A mi modo de ver, hay una forma fácil de entender los diferentes roles que un mentor puede desempeñar con su mentee. Tiene que ver con observar, salvando la evidente distancia conceptual y teniendo en cuenta las diferencias entre un enfoque de desarrollo pedagógico y otro andragógico, un proceso de mentoring como algo similar a la educación de un hijo. Como padre que soy, mi objetivo para con mi hija, lo que tendría que haber sucedido para que me fuera satisfecho y realizado en ese aspecto si hoy fuera mi último día de vida, sería haberle proporcionado la formación y los mecanismos para que pudiera ser autónoma y feliz en la vida. Y esa es la razón por la que me esfuerzo en darle una buena educación, en la que estén presentes dos componentes: por una parte, la obtención de resultados (por ejemplo, sus estudios, la limpieza de su habitación, las normas de la casa en la que vive); y por otra, el crecimiento personal y emocional (su motivación, resiliencia, felicidad…) Visto desde este ángulo, parece que no hay muchas diferencias teóricas entre lo que se espera de un padre y lo que se espera de un mentor, ¿verdad? Continuemos con la metáfora.
A lo largo del día, debo dividir mis intervenciones de acompañamiento con mi hija entre ambos polos, el cumplimiento de las tareas y obligaciones y el desarrollo de la persona. Hay ocasiones en las que es prioritario para mí ayudarle a enfocarse en un resultado, la mayor parte de las veces presionada por el tiempo. Y hay otras en las que puedo permitirme el lujo de ver desde un segundo plano cómo se equivoca y rectifica, con el aprendizaje inherente al proceso, sin intervenir de manera tan directiva en su educación. Como cualquier padre sabe, ambos enfoques son absolutamente legítimos, y generan resultados según las circunstancias lo requieran.
Pero hay otra variable que tener en cuenta, y tiene relación con el estilo de comunicación que el padre (mentor) emplea con su hijo (mentee), basado en el conocimiento, la experiencia y la sabiduría que dan los años de vida. En principio, por ley natural, una persona con mayor trayectoria generalmente atesora matices y enfoques difícilmente detectables por alguien más junior. En otras palabras, ha tenido sobradas oportunidades de confundirse y aprender durante el camino, lo que le da una ventaja competitiva ante la vida. Y eso, en términos de educación, significa que hay ocasiones en las que con mis cuarenta y siete años tengo más conciencia, experiencia o razón que mi hija con sus catorce, por lo cual mi intervención se produce de una forma unidireccional, prevaleciendo mis criterios sobre los suyos.
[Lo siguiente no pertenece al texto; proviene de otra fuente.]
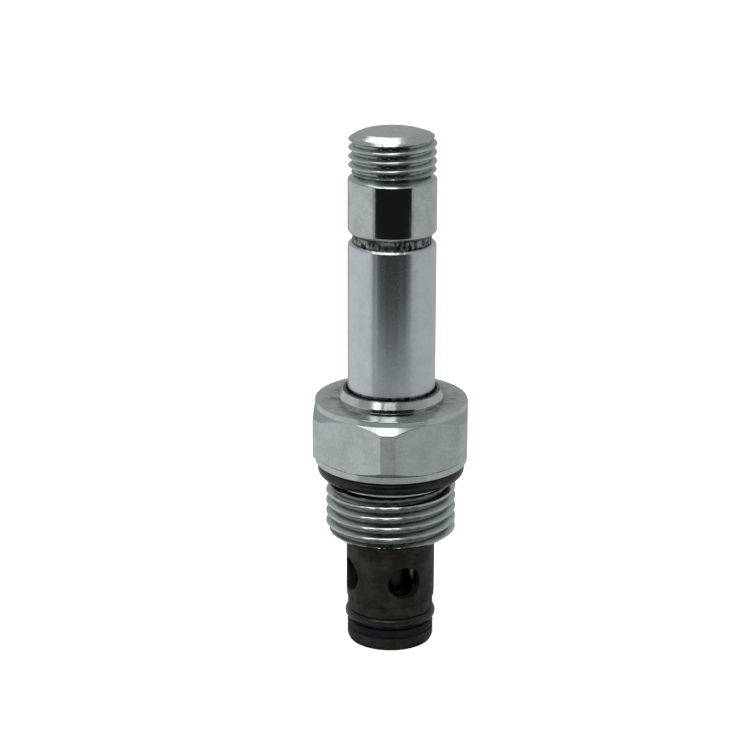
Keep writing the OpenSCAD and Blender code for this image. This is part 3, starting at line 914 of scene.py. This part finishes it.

Quien tenga un hijo adolescente, ya sabe de lo que estoy hablando; hay momentos y asuntos que requieren una activa presencia por parte de los padres, pasando a un segundo plano aspectos relacionados con la laxitud o el “buen rollo”.
Sin embargo, mantener una actitud unidireccional todo el tiempo va frontalmente en contra del desarrollo de la persona, que a fin de cuentas es la protagonista y beneficiaria del proceso educativo. En otras palabras, cada vez que le diga a mi hija lo que tiene que hacer le estaré robando una preciosa oportunidad para que lo descubra por sí misma. Y yo quiero que sea autónoma, no que mantenga un cordón umbilical que le una conmigo durante toda su existencia.
Es precisamente la combinación entre estos dos ejes lo que define los diferentes estilos que puede utilizar un mentor durante un proceso de mentoring. Cabe reseñar que aunque las formas de acompañamiento que puede utilizar un mentor puedan asemejarse como metáfora al proceso educativo de un hijo, es importante entender que los principios que operan en el desarrollo y aprendizaje de adultos siempre serán diferentes.